AIM OF THE EXERCISE
Return, exactly as written, every line from the first line of the data below through the line that contains "folded in thirds.".
##### AVAILABLE DATA #####
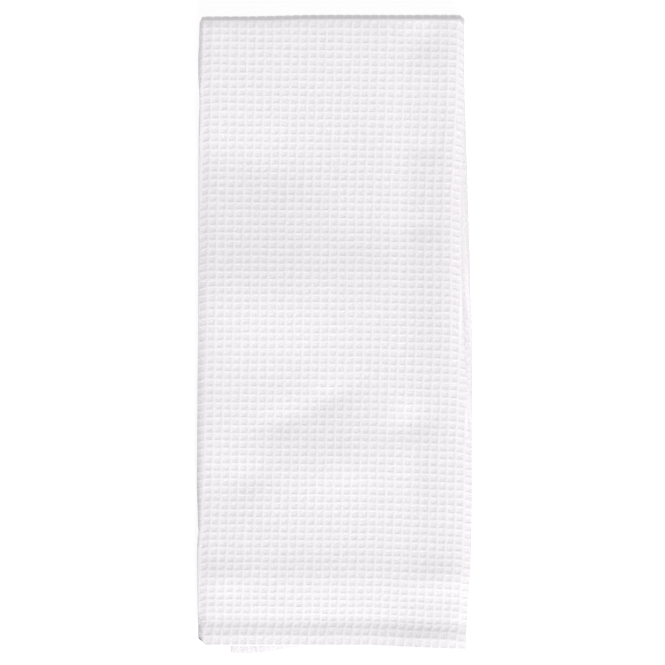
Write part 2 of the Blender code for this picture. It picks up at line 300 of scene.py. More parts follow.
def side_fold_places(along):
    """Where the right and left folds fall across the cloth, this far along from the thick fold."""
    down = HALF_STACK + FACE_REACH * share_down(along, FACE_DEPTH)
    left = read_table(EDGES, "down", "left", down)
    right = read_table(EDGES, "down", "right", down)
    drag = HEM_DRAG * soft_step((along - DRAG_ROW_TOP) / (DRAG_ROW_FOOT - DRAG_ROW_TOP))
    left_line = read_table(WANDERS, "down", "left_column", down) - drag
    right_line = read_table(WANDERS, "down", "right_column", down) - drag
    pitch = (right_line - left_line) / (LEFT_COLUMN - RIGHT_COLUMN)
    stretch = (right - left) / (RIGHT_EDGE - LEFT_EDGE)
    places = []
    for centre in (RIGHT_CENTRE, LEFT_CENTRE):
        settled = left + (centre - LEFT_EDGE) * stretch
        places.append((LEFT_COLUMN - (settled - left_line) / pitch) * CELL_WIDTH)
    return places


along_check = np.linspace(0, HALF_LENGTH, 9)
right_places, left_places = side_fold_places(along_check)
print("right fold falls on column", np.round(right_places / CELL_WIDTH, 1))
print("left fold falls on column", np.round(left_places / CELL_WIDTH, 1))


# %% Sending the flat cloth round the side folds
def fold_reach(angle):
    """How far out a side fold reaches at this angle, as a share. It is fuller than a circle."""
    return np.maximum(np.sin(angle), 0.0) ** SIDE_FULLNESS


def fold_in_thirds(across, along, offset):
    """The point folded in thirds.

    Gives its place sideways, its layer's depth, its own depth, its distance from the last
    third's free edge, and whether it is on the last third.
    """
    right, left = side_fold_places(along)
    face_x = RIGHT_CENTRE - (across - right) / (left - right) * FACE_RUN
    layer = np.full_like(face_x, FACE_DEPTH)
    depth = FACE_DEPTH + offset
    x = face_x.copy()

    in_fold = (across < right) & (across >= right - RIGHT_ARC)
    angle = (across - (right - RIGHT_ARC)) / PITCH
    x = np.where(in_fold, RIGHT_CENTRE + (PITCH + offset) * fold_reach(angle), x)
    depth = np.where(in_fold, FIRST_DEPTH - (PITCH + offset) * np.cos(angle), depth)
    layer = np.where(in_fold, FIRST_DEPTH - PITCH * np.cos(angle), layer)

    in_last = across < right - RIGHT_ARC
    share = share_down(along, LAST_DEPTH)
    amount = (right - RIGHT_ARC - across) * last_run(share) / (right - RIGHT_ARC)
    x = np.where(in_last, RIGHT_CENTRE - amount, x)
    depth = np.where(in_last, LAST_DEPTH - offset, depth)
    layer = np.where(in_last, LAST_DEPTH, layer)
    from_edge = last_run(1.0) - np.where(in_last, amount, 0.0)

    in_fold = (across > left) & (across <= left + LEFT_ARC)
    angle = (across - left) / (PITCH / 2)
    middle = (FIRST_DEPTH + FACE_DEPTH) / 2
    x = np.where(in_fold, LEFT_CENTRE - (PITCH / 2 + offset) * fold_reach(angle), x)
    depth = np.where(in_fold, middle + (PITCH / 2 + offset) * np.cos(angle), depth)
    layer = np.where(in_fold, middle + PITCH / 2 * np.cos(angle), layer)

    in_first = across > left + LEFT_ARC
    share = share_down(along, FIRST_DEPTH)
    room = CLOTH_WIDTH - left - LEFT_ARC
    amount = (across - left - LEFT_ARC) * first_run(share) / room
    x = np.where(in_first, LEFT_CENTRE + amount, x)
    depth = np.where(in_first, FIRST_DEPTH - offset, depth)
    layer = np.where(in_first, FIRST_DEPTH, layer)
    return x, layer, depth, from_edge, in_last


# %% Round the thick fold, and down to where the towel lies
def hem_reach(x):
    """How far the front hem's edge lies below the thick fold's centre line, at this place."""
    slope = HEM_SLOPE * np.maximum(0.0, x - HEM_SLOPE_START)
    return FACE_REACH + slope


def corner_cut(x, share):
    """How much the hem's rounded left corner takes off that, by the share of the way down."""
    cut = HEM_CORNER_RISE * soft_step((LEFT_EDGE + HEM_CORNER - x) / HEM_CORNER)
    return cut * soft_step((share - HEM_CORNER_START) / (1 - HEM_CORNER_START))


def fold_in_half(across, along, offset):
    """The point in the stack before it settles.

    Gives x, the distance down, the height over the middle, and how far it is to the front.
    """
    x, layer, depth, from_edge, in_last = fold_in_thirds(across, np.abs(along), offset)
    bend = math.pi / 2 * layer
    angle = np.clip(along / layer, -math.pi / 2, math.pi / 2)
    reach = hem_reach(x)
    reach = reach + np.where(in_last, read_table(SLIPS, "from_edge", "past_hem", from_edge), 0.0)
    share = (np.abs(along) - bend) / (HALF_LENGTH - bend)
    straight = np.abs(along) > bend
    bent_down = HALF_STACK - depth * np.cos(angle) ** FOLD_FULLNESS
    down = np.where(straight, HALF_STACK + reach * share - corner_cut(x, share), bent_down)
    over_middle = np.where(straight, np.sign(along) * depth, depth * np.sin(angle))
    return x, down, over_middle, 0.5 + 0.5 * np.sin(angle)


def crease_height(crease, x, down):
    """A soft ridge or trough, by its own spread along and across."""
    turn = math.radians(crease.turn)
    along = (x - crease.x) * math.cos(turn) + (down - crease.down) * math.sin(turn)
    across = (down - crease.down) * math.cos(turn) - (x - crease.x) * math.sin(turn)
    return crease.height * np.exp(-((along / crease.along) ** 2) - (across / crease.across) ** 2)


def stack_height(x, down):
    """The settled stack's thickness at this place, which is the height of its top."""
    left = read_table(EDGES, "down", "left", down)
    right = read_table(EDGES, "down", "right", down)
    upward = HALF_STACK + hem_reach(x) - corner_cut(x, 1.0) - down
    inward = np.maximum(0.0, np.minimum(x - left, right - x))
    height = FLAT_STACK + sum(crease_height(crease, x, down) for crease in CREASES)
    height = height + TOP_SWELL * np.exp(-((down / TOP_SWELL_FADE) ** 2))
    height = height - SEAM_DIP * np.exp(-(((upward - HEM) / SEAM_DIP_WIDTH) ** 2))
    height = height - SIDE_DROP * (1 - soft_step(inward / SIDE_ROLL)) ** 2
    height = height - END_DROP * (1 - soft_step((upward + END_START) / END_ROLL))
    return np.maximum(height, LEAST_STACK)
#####
SOLUTION FOR THIS PROBLEM
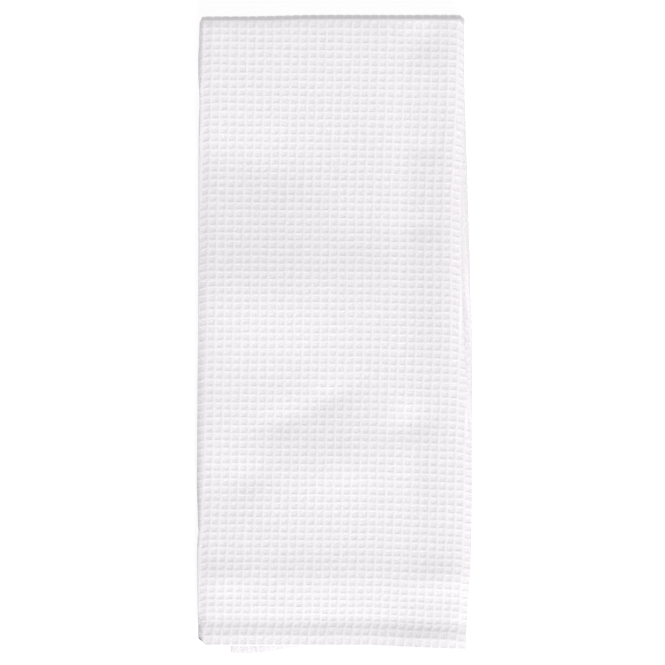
Write part 2 of the Blender code for this picture. It picks up at line 300 of scene.py. More parts follow.
def side_fold_places(along):
    """Where the right and left folds fall across the cloth, this far along from the thick fold."""
    down = HALF_STACK + FACE_REACH * share_down(along, FACE_DEPTH)
    left = read_table(EDGES, "down", "left", down)
    right = read_table(EDGES, "down", "right", down)
    drag = HEM_DRAG * soft_step((along - DRAG_ROW_TOP) / (DRAG_ROW_FOOT - DRAG_ROW_TOP))
    left_line = read_table(WANDERS, "down", "left_column", down) - drag
    right_line = read_table(WANDERS, "down", "right_column", down) - drag
    pitch = (right_line - left_line) / (LEFT_COLUMN - RIGHT_COLUMN)
    stretch = (right - left) / (RIGHT_EDGE - LEFT_EDGE)
    places = []
    for centre in (RIGHT_CENTRE, LEFT_CENTRE):
        settled = left + (centre - LEFT_EDGE) * stretch
        places.append((LEFT_COLUMN - (settled - left_line) / pitch) * CELL_WIDTH)
    return places


along_check = np.linspace(0, HALF_LENGTH, 9)
right_places, left_places = side_fold_places(along_check)
print("right fold falls on column", np.round(right_places / CELL_WIDTH, 1))
print("left fold falls on column", np.round(left_places / CELL_WIDTH, 1))


# %% Sending the flat cloth round the side folds
def fold_reach(angle):
    """How far out a side fold reaches at this angle, as a share. It is fuller than a circle."""
    return np.maximum(np.sin(angle), 0.0) ** SIDE_FULLNESS


def fold_in_thirds(across, along, offset):
    """The point folded in thirds.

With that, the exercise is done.